On the government and infrastructure securitization side, Italy should continue hitting the market, and similar projects are expected to arise in Europe. Italy's latest foray was a E4 billion (US$4.8 billion) transaction from the Italian high-speed railway funding note program. Structurers expect to fund a total of E25 billion (US$30 billion) through the program.

Last week, new talks circled of the French Autoroute network securitizing its future toll-road revenues to help maintain transport infrastructure for the next 15 years. In the U.K., a number of rolling-stock train deals will need to be refinanced in 2004 and should add some sizeable volumes in that sector, said Delfour.

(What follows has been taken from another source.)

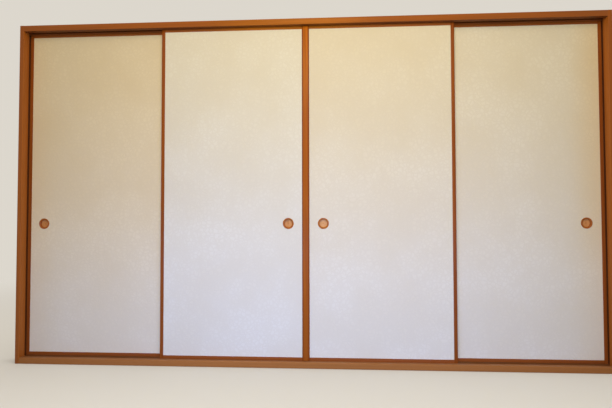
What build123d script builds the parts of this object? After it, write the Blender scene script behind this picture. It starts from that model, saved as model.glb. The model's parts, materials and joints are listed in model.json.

Enough to make up for an RMBS slowdown?

Although most analysts believe RMBS will no longer be the dominant sector in 2004, it's unlikely that these up-and-coming contenders, or all of them collectively, will churn out enough paper to match the level of RMBS in 2003. "If indeed residential volumes come down next year, it's unlikely that ABS volumes would pick up the slack," said Delfour.

The big issuers on the consumer side are in credit cards, largely dominated by what is considered a matured base of U.K. issuers. While there's potential for a couple of new names to enter the market next year, it's unlikely to add any significant growth to this market. Continental Europeans continue to slowly make a transition from debit-card usage to credit cards, but hitting critical mass in continental portfolios seems a bit down the line.

Though Delfour expects an increase in consumer lending and auto loans, it won't be anything compared to the residential markets.

Still, analysts at Dresdner are expecting a strong 2004. The bank believes ABS/CDOs remain attractive when compared to other asset classes. Dresdner predicts next year's calendar to exceed the E200 billion (US$243 billion) mark.